GSA is launching a Digital Worker Credentialing Handbook to help bridge the gaps between IT and information security when agencies field unattended bots.
Agencies are scoring quick wins with robotic process automation, deploying bots that can handle rote tasks more quickly and efficiently than federal employees, which frees them up to handle higher-value tasks.
The demonstrated value of these bots, however, represents only a fraction of the time and money agencies could save if they allow these bots to run 24 hours a day, rather than eight hours a day supervised by on-the-clock employees.
Making that shift, however, requires collaboration between agency IT offices and their counterparts in information security. To assist in that dialogue, the General Services Administration is launching a Digital Worker Credentialing Handbook that will give agencies a common reference.

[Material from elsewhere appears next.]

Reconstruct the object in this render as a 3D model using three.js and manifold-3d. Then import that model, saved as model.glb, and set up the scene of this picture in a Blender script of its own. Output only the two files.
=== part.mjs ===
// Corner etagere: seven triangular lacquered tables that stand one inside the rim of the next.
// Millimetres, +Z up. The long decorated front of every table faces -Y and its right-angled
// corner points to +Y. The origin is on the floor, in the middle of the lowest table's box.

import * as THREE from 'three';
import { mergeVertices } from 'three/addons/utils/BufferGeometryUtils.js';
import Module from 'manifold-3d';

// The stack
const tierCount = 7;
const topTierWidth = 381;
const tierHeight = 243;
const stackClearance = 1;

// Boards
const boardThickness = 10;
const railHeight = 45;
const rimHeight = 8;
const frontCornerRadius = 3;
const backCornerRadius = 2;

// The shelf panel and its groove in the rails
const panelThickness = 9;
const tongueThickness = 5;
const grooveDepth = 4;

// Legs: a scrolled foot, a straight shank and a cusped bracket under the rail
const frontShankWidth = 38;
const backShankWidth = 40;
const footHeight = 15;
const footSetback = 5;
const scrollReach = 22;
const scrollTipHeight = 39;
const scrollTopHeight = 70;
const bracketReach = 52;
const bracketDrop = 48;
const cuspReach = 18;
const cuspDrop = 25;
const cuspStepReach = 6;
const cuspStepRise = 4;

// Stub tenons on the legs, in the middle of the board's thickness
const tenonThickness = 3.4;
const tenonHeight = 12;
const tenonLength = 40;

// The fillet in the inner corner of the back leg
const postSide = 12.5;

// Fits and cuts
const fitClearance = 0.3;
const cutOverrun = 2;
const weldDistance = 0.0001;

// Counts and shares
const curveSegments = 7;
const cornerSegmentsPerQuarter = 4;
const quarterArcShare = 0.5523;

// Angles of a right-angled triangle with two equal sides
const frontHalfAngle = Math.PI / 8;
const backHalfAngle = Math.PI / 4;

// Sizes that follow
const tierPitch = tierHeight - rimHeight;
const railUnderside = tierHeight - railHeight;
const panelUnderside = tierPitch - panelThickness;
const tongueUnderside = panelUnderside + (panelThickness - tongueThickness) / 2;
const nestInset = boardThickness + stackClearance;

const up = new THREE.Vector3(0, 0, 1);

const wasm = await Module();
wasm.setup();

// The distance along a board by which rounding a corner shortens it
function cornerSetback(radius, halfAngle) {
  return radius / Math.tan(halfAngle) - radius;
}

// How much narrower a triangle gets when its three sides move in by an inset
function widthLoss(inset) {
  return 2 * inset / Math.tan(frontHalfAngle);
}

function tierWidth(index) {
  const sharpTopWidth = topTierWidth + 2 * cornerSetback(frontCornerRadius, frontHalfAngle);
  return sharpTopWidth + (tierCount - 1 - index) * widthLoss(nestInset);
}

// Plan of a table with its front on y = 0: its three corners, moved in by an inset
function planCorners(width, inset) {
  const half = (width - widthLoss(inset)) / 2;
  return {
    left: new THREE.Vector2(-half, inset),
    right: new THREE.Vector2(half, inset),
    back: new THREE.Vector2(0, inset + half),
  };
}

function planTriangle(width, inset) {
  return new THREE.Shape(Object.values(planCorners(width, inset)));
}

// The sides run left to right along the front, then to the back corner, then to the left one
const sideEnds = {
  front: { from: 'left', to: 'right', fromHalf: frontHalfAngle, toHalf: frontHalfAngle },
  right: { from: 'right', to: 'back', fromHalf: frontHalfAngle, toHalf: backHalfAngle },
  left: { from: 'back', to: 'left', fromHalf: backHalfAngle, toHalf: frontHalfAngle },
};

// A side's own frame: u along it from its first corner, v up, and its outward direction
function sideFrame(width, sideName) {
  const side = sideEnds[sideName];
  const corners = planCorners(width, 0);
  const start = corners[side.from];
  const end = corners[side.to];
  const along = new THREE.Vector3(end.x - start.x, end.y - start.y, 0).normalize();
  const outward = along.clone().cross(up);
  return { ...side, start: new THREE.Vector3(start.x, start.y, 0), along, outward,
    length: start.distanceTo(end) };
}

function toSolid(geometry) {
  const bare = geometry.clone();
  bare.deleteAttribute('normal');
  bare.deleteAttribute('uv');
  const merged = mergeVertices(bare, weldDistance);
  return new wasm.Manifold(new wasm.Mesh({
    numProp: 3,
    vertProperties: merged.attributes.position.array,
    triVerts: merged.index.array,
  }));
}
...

GSA has not yet publicly released the handbook, but Daria Medved, the agency’s deputy director for emerging technology, said the idea came from an interagency workshop, where GSA interviewed officials from other agencies on how they’re currently using and credentialing digital workers.
GSA analyzed the common policy and implementation challenges, and put together a set of recommendations. From there, the agency’s Identity Assurance and Trusted Access Division used those recommendations as the basis for the handbook.

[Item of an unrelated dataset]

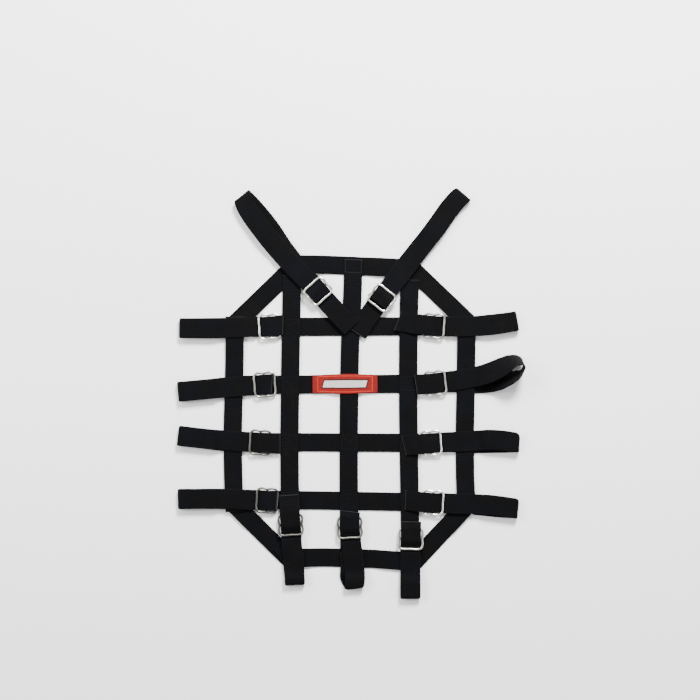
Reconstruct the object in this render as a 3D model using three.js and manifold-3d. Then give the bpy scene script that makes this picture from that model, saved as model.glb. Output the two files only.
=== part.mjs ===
// Roll cage net: flat straps of woven webbing sewn into an eight-sided grid, with thirteen
// adjustable loops round its edge, each locked by a slide of bent wire.
// It lies flat with its outer face up. Millimetres; X to its right, Y towards its shoulder
// loops, Z up from the floor, origin under the middle of its outline.

import * as THREE from 'three';
import { mergeVertices } from 'three/addons/utils/BufferGeometryUtils.js';
import Module from 'manifold-3d';

const wasm = await Module();
wasm.setup();

// Webbing: the grid is of the narrow kind, the loops of the wide kind
const NET_WIDTH = 25;
const LOOP_WIDTH = 27;
const THICKNESS = 1.4;
const GAP = 0.3;
const LAYER = THICKNESS + GAP;

// Wire slides, measured between the middles of the wire
const WIRE = 3;
const SLIDE_WIDTH = 32.3;
const WAIST = 0.9;
const CORNER_INSET = 1.6;
const EDGE_SLIDE = 27.2;
const SHOULDER_SLIDE = 30.4;
const BAR_DROP = 2.7;

// How a loop runs through its slide and folds back at its tip: heights of the centre bar and of
// the two straps over it, heights of the loop at the outer and inner bars, and the lengths in
// which it comes down from an edge strap and climbs on to it
const BAR_RISE = 1.8;
const NET_CROWN = 3.6;
const LOOP_CROWN = 6;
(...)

Medved said the playbook should give agencies a common reference for launching and overseeing bots. More significantly, however, she said the handbook aims to help agencies overcome a common “mental barrier” with leaving bots unattended.
“That leap is actually very minor compared to some of the other factors that really need to be assessed — more so about what data does this digital worker have access to, and what systems does this digital worker have access to? How much damage can this digital worker actually do?” Medved said Tuesday in a webinar hosted by the Advanced Technology Advanced Research Center (ATARC).

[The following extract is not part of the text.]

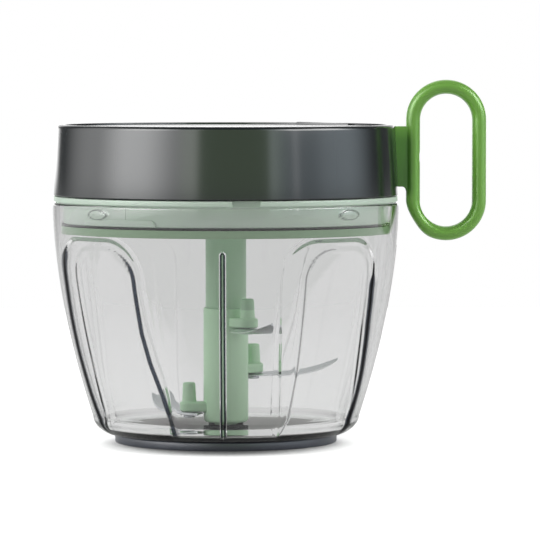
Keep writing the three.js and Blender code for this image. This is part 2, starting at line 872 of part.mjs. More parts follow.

While nearly all agencies have fielded some level of automation, few agencies have taken the leap of leaving a bot unattended.
NASA’s Shared Services Center, however, has been working on an RPA security plan to set unattended bots in motion, while the Patent and Trademark Office is looking to move bots from employees’ laptops to a centralized platform.
The GSA handbook aims to meet the goals of a 2019 Office of Management and Budget memo that calls on agencies to manage the digital identities of automated technologies, including RPA bots and artificial intelligence algorithms.
The handbook outlines a three-step process for agencies to consider when fielding a supervised or unsupervised bot. The first step calls on agencies to determine the bot’s impact level, which is determined through a six-factor impact score.
Ken Myers, a GSA cyber policy and strategy planner, said the handbook makes it clear that not every digital worker requires a digital identity, especially if the bot is considered low-impact, but that determination can vary by agency.
“We found that a lot of agencies were using human-based identity processes to credential a digital worker, and it doesn’t always work like that. There’s some things that are specific to humans that don’t correlate to a digital identity,” Myers said.
Agencies should expect a higher risk score for unsupervised bots. Medved said a digital worker with a critical-risk level, for example, would be if the Federal Aviation Administration fielded AI for air-traffic control.
“That is not something we’re trying to prevent from implementing, we are just trying to say that if you do want to go in that direction, let’s just make sure that we have the right identity for this bot, or for this AI as well as the right controls to ensure that there’s validations and certifications that this bot is monitored,” she said.
The handbook’s recommend agencies routinely conduct access reviews to determine whether a digital work has the privileges needed to complete a task, but none beyond that. During this review, agency program offices should consider if a digital worker has access to privileges that could result in fraud, theft or other errors.
Myers said agencies should also determine how often they should review the code for a digital worker and how to conduct an ethics and bias review of a digital worker. He said formal guidance doesn’t exist yet for an ethics or bias review, but said agency communities of interest could put together their own sets of recommendations.
The handbook’s final step recommends agencies provision and govern the digital identities of bots.
Along with this step, GSA urged agencies to assign both a sponsor and custodian for the bots they deploy. A sponsor is usually an executive, such as a chief information security officer, that’s accountable for the digital worker, while a custodian oversees the day-to-day functions of the bot.
Bill Bunce, the director for federal sales at Automation Anywhere, said agencies have made it through the “low-hanging fruit” of using attended bots to handle simple tasks. The next step, he said is to save more time and money through unattended bots.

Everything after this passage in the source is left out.